Her türlü olumsuz koşula rağmen çalışmanın geriye dönmeden, taklitçilikten, eklektizmden uzak “artı değer üretiminin” önemine inanıyorum. Bu açıdan bakıldığında 2017 yılının en önemli etkinliği 15. İstanbul bienali oldu. Sanat ortamının üzerindeki ölü toprağını kaldırmayı başaran Bienalin yanı sıra Yağız Özgen-Alex Anikina (Sanatorium), Serkan Özkaya (Galerist), Erinç Seymen (Zilberman), Diana Thater (Borusan Contemporary), Seyhun Topuz (Nev), Murat Germen-Orhan Cem Çetin (Evin), Borga Kantürk (Öktem Aykut), Ahmet Sarı (Mixer) kişisel sergilerinin dikkati çeken önemi vardı. Selim Turan’ın (Sabancı), Victor Vasarely’nin (Arkas desteğiyle Tophane-i Amire, Arkas Sanat Merkezi), Füreya’nın (Kale desteğiyle Akaretler) retrospektif karakterli sergileriyse sanat tarihine geçmiş olan bu sanatçıların farklı çalışmalarını ön plana çıkarıyordu.

Koleksiyoner Ömer Özyürek’in ‘adas’ ismiyle açmış olduğu yeni sanat alanın nasıl bir gelişim çizgisi izleyeceğini merakla bekliyoruz.

Yazımın başında “inançtan” bahsetmiştim. İnanç günümüz sanat ortamında hâlâ anlaşılamayan “karşılıksızlık prensibi” üzerine kurulu olduğunu hatırlatmakta fayda var.

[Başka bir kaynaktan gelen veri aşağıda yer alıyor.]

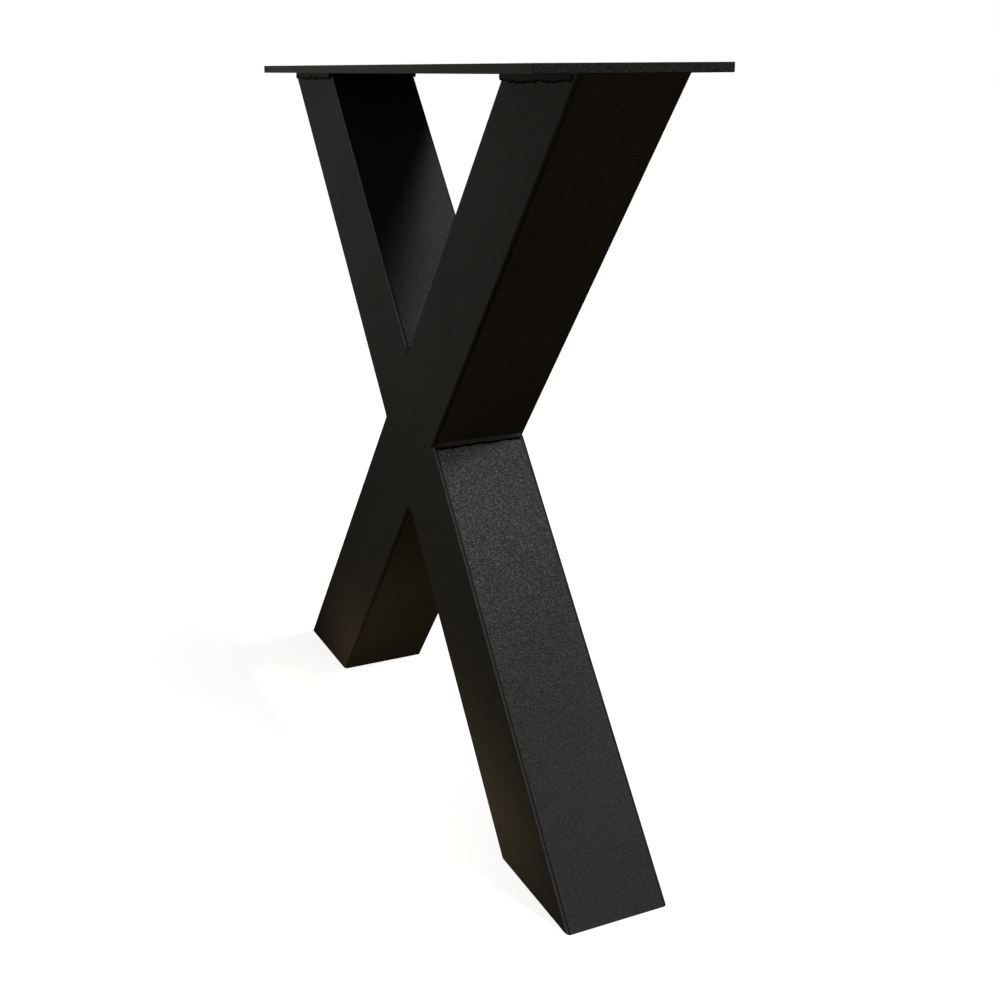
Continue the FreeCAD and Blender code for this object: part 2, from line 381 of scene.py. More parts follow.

Nazlı Pektaş’ın Bellek/Emek ismiyle yayınladığı 11 sanat insanıyla gerçekleştirilmiş söyleşileri (Yapı Kredi Yayınları) ülkemizde her koşulda mücadeleyi elden bırakmayan kuşakların varlığını bir kez daha ortaya çıkarıyor.

Bu mücadeleyi devam ettirmekle sorumluyuz.